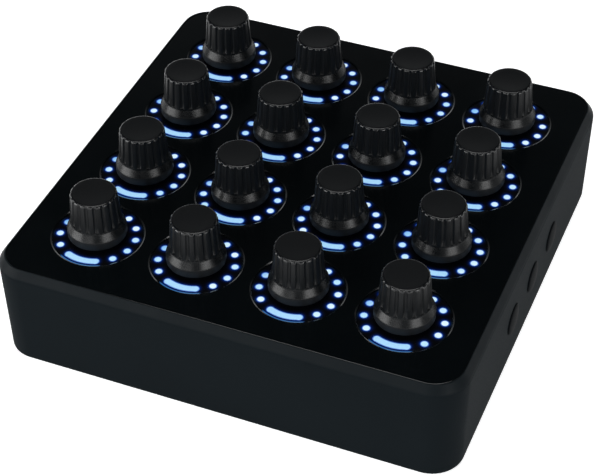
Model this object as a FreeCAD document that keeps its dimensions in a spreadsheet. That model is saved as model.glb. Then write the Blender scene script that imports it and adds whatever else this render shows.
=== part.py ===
import FreeCAD, Part
import math
import os
import Sketcher
from FreeCAD import Placement, Rotation, Vector

# A desktop control surface: a square moulded case with sixteen endless push encoders in a four by
# four grid, a lit ring of eleven dots and one bar round each knob, three push buttons in each side
# wall and a square cable socket in the rear wall.
# Millimetres, +Z up, front wall towards -Y, origin on the desk under the middle of the case.

doc = FreeCAD.newDocument("control_surface")

# Driving dimensions: name, value, what it is
SIZES = (
    ("knob_pitch", 38.8, "from one knob's axis to the next"),
    ("knobs_across", 4, "knobs along each side of the grid"),
    ("foot_stand", 1.5, "how far the feet lift the case"),
    ("case_height", 41.7, "case, from its lower edge to the rim"),
    ("case_half", 87.0, "half the case's side at its lower edge"),
    ("case_draft", 0.8, "how far each wall leans out on its way up to the bevel"),
    ("case_corner", 11.9, "corner radius of the case at its lower edge"),
    ("bevel_high", 3.1, "bevel round the rim"),
    ("bevel_wide", 2.3, "that bevel, seen from above"),
    ("bevel_round", 2.5, "rounding where the walls turn into the bevel"),
    ("rim_round", 0.2, "rounding of the rim's narrow top"),
    ("cavity_half", 84.5, "half the clear width inside the walls"),
    ("cavity_corner", 9.7, "corner radius inside the walls"),
    ("base_thick", 2.5, "base plate"),
    ("base_ledge", 1.5, "width and height of the ledge that the base plate meets"),
    ("fit_gap", 0.15, "gap round a plate that drops into the case"),
    ("rim_proud", 0.2, "rim above the faceplate"),
    ("panel_thick", 2.0, "faceplate"),
    ("panel_half", 85.1, "half the faceplate's side"),
    ("panel_corner", 10.8, "corner radius of the faceplate"),
    ("panel_edge", 0.3, "rounding of the faceplate's outer edge"),
    ("panel_ledge", 2.0, "width and height of the ledge under the faceplate"),
    ("ring_hole", 16.6, "radius of the hole round each knob"),
    ("ring_bevel_wide", 0.45, "polished bevel of that hole's top edge, seen from above"),
    ("ring_bevel_deep", 0.22, "that bevel"),
    ("ring_recess", 0.6, "ring mask below the faceplate's top"),
    ("mask_thick", 0.25, "ring mask"),
    ("mask_radius", 16.4, "ring mask"),
    ("mask_bore", 6.5, "hole in the ring mask for the nut"),
    ("window_gap", 0.05, "gap between a window and the light guide in it"),
    ("guide_radius", 16.45, "light guide in the faceplate's hole"),
    ("guide_flange", 18.2, "light guide's flange under the faceplate"),
    ("guide_flange_thick", 1.0, "that flange"),
    ("dot_count", 11, "round windows in a ring"),
    ("dot_circle", 13.85, "radius of the circle that the windows lie on"),
    ("dot_radius", 1.45, "round window"),
    ("dot_span", 262.8, "angle from the first window to the last"),
    ("bar_circle", 13.7, "radius of the bar window's middle line"),
    ("bar_width", 2.9, "bar window"),
    ("bar_reach", 22.8, "angle from the bar's middle to the centre of its round end"),
    ("baffle_radius", 18.0, "light baffle, outside"),
    ("baffle_bore", 9.6, "light baffle, round the encoder"),
    ("cell_gap", 0.6, "light baffle's cell beyond the window over it"),
    ("board_depth", 9.0, "main board's top below the ring masks"),
    ("board_thick", 1.6, "circuit boards"),
    ("board_half", 76.6, "half the main board's side"),
    ("board_tab_half", 14.0, "half the width of the main board's tab over the socket"),
    ("board_tab_end", 83.5, "end of that tab"),
    ("housing_wide", 12.4, "encoder housing along X"),
    ("housing_deep", 13.0, "encoder housing along Y"),
    ("housing_floor", 0.5, "encoder housing's bottom sheet"),
    ("housing_roof", 1.4, "encoder housing's top under the bushing"),
    ("housing_bore", 5.0, "radius of the room for the contact wheel"),
    ("bushing_radius", 3.5, "threaded bushing, M7"),
    ("bushing_rise", 5.2, "threaded bushing above the housing"),
    ("shaft_radius", 3.0, "encoder shaft"),
    ("shaft_gap", 0.04, "running gap round the shaft"),
    ("shaft_top", 14.6, "shaft's end above the ring masks"),
    ("washer_radius", 5.75, "washer"),
    ("washer_thick", 0.5, "washer"),
    ("nut_flats", 10.0, "nut across its flats"),
    ("nut_thick", 2.0, "nut"),
    ("knob_gap", 2.1, "knob's lower edge above the ring mask"),
    ("knob_top", 20.35, "knob's top above the ring mask"),
    ("skirt_radius", 10.65, "knob's skirt"),
    ("skirt_top", 5.2, "skirt's upper edge above the ring mask"),
    ("shoulder_top", 8.1, "top of the slope from skirt to grip, above the ring mask"),
    ("grip_low_radius", 9.25, "grip at its lower end"),
    ("grip_top_radius", 8.4, "grip below its top edge"),
    ("grip_round", 1.0, "rounding of the knob's top edge"),
    ("top_dish", 0.3, "depth of the dish in the knob's top"),
    ("flute_foot", 8.7, "flutes' lower ends above the ring mask"),
    ("flute_count", 18, "flutes round the grip"),
    ("flute_radius", 0.85, "cutter that leaves a flute"),
    ("flute_depth", 0.5, "flute"),
    ("hub_radius", 4.7, "knob's hub round the shaft"),
    ("hub_foot", 4.7, "hub's lower end above the ring mask"),
    ("wheel_radius", 4.6, "contact wheel in the encoder"),
    ("wheel_thick", 1.4, "contact wheel"),
    ("key_wide", 3.6, "flat key at the shaft's lower end"),
    ("key_thick", 2.6, "that key"),
    ("key_gap", 0.05, "gap round the key"),
    ("collar_radius", 4.0, "collar that keeps the shaft in"),
    ("collar_thick", 1.5, "that collar"),
    ("button_height", 21.8, "side buttons' axes above the desk"),
    ("button_pitch", 24.0, "from one side button to the next"),
    ("button_middle", 0.0, "middle side button's place along the wall"),
    ("button_hole", 6.0, "radius of the holes in the side walls"),
    ("button_radius", 5.7, "side button's cap"),
    ("button_flange", 7.2, "flange that keeps a side button in"),
    ("button_flange_thick", 1.2, "that flange"),
    ("button_proud", 1.1, "side button's face beyond the wall"),
    ("button_dome", 0.35, "rise of the side button's domed face"),
    ("button_post", 1.6, "radius of the post that works the switch"),
    ("side_board_face", 79.6, "outer face of the side boards"),
    ("side_board_long", 66.0, "side boards along the wall"),
    ("side_board_high", 13.0, "side boards, upright"),
    ("switch_side", 6.2, "side switches"),
    ("switch_deep", 2.8, "side switches, board to face"),
    ("side_boss", 2.6, "radius of the bosses that carry the side boards"),
    ("small_screw", 0.95, "radius of the side boards' screws"),
    ("post_place", 77.0, "corner posts and screws, from the middle"),
    ("post_radius", 3.8, "corner posts on the base plate"),
    ("screw_radius", 1.5, "M3 screws"),
    ("screw_head", 2.75, "radius of their heads"),
    ("screw_head_thick", 2.0, "their heads"),
    ("screw_gap", 0.05, "gap round a screw in its thread"),
    ("screw_recess", 3.0, "depth of the base plate's screw pockets"),
    ("standoff_radius", 3.0, "threaded standoffs under the faceplate"),
    ("foot_place", 66.0, "feet, from the middle"),
    ("foot_radius", 6.0, "feet"),
    ("foot_seat", 1.0, "depth of a foot's seat in the base plate"),
    ("rib_thick", 1.6, "stiffening ribs on the base plate"),
    ("rib_high", 4.0, "those ribs"),
    ("rib_long", 136.0, "those ribs"),
    ("socket_wide", 12.0, "cable socket along X"),
    ("socket_high", 10.8, "cable socket"),
    ("socket_long", 15.8, "cable socket, mouth to back"),
    ("socket_mouth", 84.3, "socket's mouth, from the middle"),
    ("socket_wall", 0.4, "socket's sheet steel"),
    ("plug_wide", 8.6, "room for the plug"),
    ("plug_high", 7.9, "room for the plug"),
    ("plug_deep", 11.0, "room for the plug"),
    ("plug_bevel", 1.7, "bevel of the plug room's upper corners"),
    ("tongue_wide", 5.6, "contact tongue in the socket"),
    ("tongue_high", 3.2, "contact tongue"),
    ("socket_window_wide", 13.4, "hole in the rear wall for the plug's grip"),
    ("socket_window_high", 12.2, "that hole"),
)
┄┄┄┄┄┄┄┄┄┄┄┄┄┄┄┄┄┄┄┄
■ **Do this**: Extract exactly the leading lines of the data, stopping at and including the line with "from FreeCAD import".

■ **Full solution**:
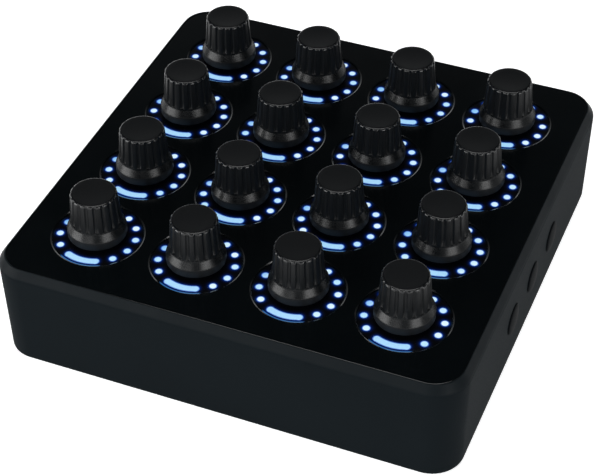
Model this object as a FreeCAD document that keeps its dimensions in a spreadsheet. That model is saved as model.glb. Then write the Blender scene script that imports it and adds whatever else this render shows.
=== part.py ===
import FreeCAD, Part
import math
import os
import Sketcher
from FreeCAD import Placement, Rotation, Vector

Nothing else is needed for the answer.